=== MATERIALS PROVIDED ===
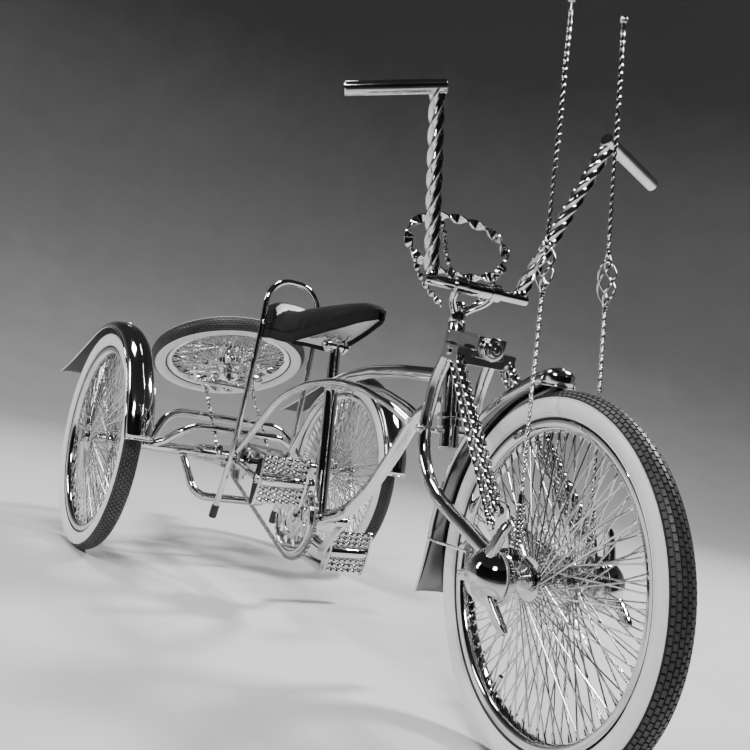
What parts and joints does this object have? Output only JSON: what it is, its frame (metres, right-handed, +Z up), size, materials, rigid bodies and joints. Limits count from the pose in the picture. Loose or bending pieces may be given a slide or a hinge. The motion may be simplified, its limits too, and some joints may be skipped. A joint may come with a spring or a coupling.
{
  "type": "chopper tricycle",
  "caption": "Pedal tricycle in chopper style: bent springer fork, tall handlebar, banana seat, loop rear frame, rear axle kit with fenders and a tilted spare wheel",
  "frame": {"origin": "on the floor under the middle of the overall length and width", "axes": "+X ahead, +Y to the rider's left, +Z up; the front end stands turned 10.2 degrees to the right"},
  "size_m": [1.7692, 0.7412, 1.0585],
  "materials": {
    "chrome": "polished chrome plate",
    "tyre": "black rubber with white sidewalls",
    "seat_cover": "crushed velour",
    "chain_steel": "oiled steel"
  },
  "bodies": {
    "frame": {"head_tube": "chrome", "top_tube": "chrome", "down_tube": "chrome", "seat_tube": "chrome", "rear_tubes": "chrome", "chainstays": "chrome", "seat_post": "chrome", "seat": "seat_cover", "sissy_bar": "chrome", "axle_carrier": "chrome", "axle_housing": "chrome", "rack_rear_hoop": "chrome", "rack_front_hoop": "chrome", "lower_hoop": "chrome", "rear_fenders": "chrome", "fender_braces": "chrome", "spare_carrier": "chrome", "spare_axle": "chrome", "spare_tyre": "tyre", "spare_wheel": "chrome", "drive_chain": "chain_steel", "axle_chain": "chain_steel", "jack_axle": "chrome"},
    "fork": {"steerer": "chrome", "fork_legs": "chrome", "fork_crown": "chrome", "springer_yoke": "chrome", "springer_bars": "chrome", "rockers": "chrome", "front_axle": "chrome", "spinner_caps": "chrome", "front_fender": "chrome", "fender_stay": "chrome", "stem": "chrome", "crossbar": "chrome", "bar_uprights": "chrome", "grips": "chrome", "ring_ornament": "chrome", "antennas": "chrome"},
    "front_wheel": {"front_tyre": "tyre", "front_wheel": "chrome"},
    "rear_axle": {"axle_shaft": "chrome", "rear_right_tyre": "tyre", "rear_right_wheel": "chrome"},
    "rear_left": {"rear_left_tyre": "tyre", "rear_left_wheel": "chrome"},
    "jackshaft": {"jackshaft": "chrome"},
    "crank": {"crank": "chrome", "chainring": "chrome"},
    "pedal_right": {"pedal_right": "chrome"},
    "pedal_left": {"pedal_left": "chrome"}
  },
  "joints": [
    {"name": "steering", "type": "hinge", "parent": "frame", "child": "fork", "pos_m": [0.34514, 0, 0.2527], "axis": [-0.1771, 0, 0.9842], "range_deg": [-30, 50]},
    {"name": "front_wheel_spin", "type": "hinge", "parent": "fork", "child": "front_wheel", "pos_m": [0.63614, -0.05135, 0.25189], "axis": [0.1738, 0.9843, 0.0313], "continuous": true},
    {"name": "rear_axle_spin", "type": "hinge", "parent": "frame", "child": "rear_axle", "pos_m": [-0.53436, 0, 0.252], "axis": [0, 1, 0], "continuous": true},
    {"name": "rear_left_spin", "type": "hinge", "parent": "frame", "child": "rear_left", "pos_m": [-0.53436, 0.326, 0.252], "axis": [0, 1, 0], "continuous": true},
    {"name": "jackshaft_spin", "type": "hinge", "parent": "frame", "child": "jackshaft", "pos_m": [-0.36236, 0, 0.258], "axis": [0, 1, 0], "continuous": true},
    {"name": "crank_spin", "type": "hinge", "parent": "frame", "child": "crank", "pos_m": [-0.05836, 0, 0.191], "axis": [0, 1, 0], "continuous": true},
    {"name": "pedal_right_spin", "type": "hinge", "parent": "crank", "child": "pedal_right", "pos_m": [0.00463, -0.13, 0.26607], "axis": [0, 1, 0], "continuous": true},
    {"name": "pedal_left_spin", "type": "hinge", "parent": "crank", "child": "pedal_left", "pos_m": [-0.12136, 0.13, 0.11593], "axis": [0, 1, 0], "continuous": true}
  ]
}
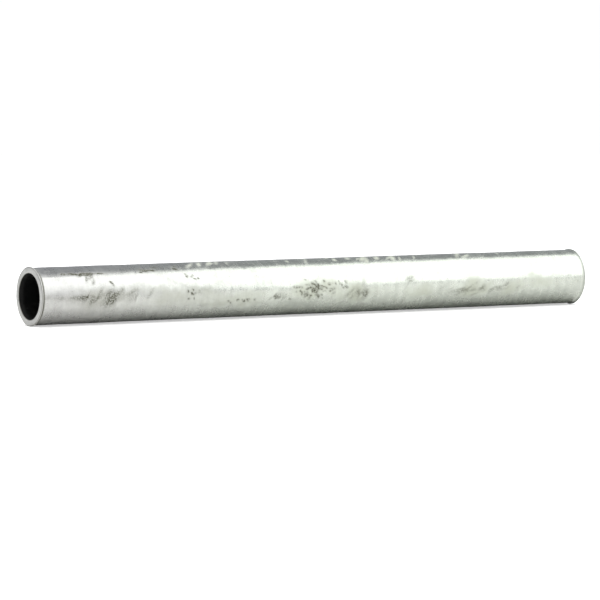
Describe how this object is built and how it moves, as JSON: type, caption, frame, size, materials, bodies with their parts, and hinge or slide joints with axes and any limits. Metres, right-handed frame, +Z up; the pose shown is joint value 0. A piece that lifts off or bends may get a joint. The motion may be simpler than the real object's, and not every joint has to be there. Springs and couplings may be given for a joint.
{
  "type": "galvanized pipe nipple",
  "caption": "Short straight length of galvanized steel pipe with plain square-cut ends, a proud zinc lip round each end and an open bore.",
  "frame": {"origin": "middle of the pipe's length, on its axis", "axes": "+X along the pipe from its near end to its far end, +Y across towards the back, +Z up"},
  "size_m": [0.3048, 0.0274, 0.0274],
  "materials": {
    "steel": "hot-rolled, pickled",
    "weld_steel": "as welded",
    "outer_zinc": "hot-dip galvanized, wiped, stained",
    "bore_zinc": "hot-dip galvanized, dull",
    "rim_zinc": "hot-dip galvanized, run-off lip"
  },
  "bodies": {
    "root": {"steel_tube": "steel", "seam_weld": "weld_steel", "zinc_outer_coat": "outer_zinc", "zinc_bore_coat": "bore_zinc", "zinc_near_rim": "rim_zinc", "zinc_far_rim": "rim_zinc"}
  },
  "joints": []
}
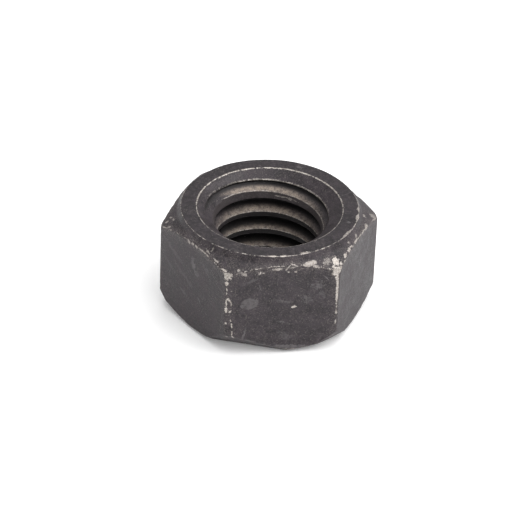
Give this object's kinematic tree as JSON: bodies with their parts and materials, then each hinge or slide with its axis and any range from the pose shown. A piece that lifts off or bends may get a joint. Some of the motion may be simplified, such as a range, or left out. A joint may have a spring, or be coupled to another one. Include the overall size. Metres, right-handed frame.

=== EXERCISE DETAILS ===
All the data must be duplicated exactly, with nothing added or removed.

=== PROBLEM SOLUTION ===
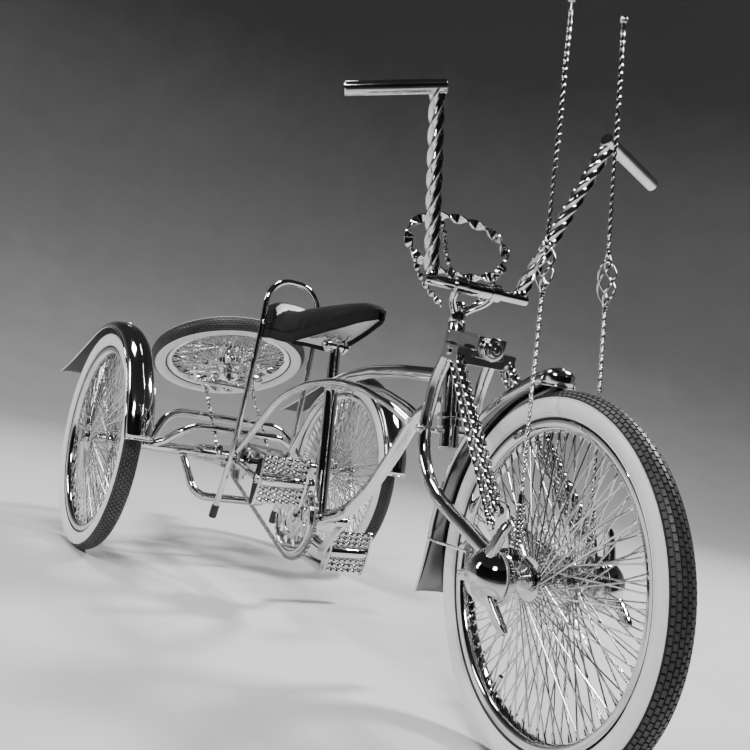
What parts and joints does this object have? Output only JSON: what it is, its frame (metres, right-handed, +Z up), size, materials, rigid bodies and joints. Limits count from the pose in the picture. Loose or bending pieces may be given a slide or a hinge. The motion may be simplified, its limits too, and some joints may be skipped. A joint may come with a spring or a coupling.
{
  "type": "chopper tricycle",
  "caption": "Pedal tricycle in chopper style: bent springer fork, tall handlebar, banana seat, loop rear frame, rear axle kit with fenders and a tilted spare wheel",
  "frame": {"origin": "on the floor under the middle of the overall length and width", "axes": "+X ahead, +Y to the rider's left, +Z up; the front end stands turned 10.2 degrees to the right"},
  "size_m": [1.7692, 0.7412, 1.0585],
  "materials": {
    "chrome": "polished chrome plate",
    "tyre": "black rubber with white sidewalls",
    "seat_cover": "crushed velour",
    "chain_steel": "oiled steel"
  },
  "bodies": {
    "frame": {"head_tube": "chrome", "top_tube": "chrome", "down_tube": "chrome", "seat_tube": "chrome", "rear_tubes": "chrome", "chainstays": "chrome", "seat_post": "chrome", "seat": "seat_cover", "sissy_bar": "chrome", "axle_carrier": "chrome", "axle_housing": "chrome", "rack_rear_hoop": "chrome", "rack_front_hoop": "chrome", "lower_hoop": "chrome", "rear_fenders": "chrome", "fender_braces": "chrome", "spare_carrier": "chrome", "spare_axle": "chrome", "spare_tyre": "tyre", "spare_wheel": "chrome", "drive_chain": "chain_steel", "axle_chain": "chain_steel", "jack_axle": "chrome"},
    "fork": {"steerer": "chrome", "fork_legs": "chrome", "fork_crown": "chrome", "springer_yoke": "chrome", "springer_bars": "chrome", "rockers": "chrome", "front_axle": "chrome", "spinner_caps": "chrome", "front_fender": "chrome", "fender_stay": "chrome", "stem": "chrome", "crossbar": "chrome", "bar_uprights": "chrome", "grips": "chrome", "ring_ornament": "chrome", "antennas": "chrome"},
    "front_wheel": {"front_tyre": "tyre", "front_wheel": "chrome"},
    "rear_axle": {"axle_shaft": "chrome", "rear_right_tyre": "tyre", "rear_right_wheel": "chrome"},
    "rear_left": {"rear_left_tyre": "tyre", "rear_left_wheel": "chrome"},
    "jackshaft": {"jackshaft": "chrome"},
    "crank": {"crank": "chrome", "chainring": "chrome"},
    "pedal_right": {"pedal_right": "chrome"},
    "pedal_left": {"pedal_left": "chrome"}
  },
  "joints": [
    {"name": "steering", "type": "hinge", "parent": "frame", "child": "fork", "pos_m": [0.34514, 0, 0.2527], "axis": [-0.1771, 0, 0.9842], "range_deg": [-30, 50]},
    {"name": "front_wheel_spin", "type": "hinge", "parent": "fork", "child": "front_wheel", "pos_m": [0.63614, -0.05135, 0.25189], "axis": [0.1738, 0.9843, 0.0313], "continuous": true},
    {"name": "rear_axle_spin", "type": "hinge", "parent": "frame", "child": "rear_axle", "pos_m": [-0.53436, 0, 0.252], "axis": [0, 1, 0], "continuous": true},
    {"name": "rear_left_spin", "type": "hinge", "parent": "frame", "child": "rear_left", "pos_m": [-0.53436, 0.326, 0.252], "axis": [0, 1, 0], "continuous": true},
    {"name": "jackshaft_spin", "type": "hinge", "parent": "frame", "child": "jackshaft", "pos_m": [-0.36236, 0, 0.258], "axis": [0, 1, 0], "continuous": true},
    {"name": "crank_spin", "type": "hinge", "parent": "frame", "child": "crank", "pos_m": [-0.05836, 0, 0.191], "axis": [0, 1, 0], "continuous": true},
    {"name": "pedal_right_spin", "type": "hinge", "parent": "crank", "child": "pedal_right", "pos_m": [0.00463, -0.13, 0.26607], "axis": [0, 1, 0], "continuous": true},
    {"name": "pedal_left_spin", "type": "hinge", "parent": "crank", "child": "pedal_left", "pos_m": [-0.12136, 0.13, 0.11593], "axis": [0, 1, 0], "continuous": true}
  ]
}
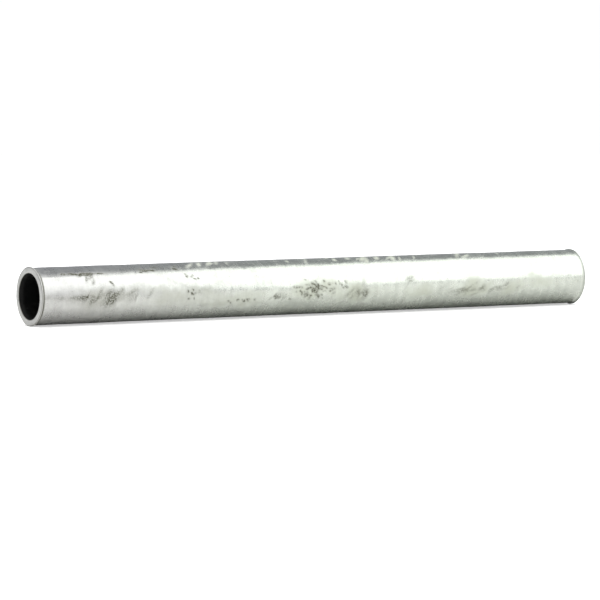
Describe how this object is built and how it moves, as JSON: type, caption, frame, size, materials, bodies with their parts, and hinge or slide joints with axes and any limits. Metres, right-handed frame, +Z up; the pose shown is joint value 0. A piece that lifts off or bends may get a joint. The motion may be simpler than the real object's, and not every joint has to be there. Springs and couplings may be given for a joint.
{
  "type": "galvanized pipe nipple",
  "caption": "Short straight length of galvanized steel pipe with plain square-cut ends, a proud zinc lip round each end and an open bore.",
  "frame": {"origin": "middle of the pipe's length, on its axis", "axes": "+X along the pipe from its near end to its far end, +Y across towards the back, +Z up"},
  "size_m": [0.3048, 0.0274, 0.0274],
  "materials": {
    "steel": "hot-rolled, pickled",
    "weld_steel": "as welded",
    "outer_zinc": "hot-dip galvanized, wiped, stained",
    "bore_zinc": "hot-dip galvanized, dull",
    "rim_zinc": "hot-dip galvanized, run-off lip"
  },
  "bodies": {
    "root": {"steel_tube": "steel", "seam_weld": "weld_steel", "zinc_outer_coat": "outer_zinc", "zinc_bore_coat": "bore_zinc", "zinc_near_rim": "rim_zinc", "zinc_far_rim": "rim_zinc"}
  },
  "joints": []
}
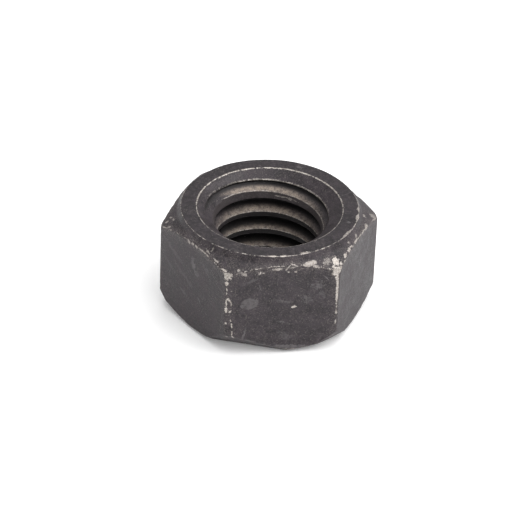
Give this object's kinematic tree as JSON: bodies with their parts and materials, then each hinge or slide with its axis and any range from the pose shown. A piece that lifts off or bends may get a joint. Some of the motion may be simplified, such as a range, or left out. A joint may have a spring, or be coupled to another one. Include the overall size. Metres, right-handed frame.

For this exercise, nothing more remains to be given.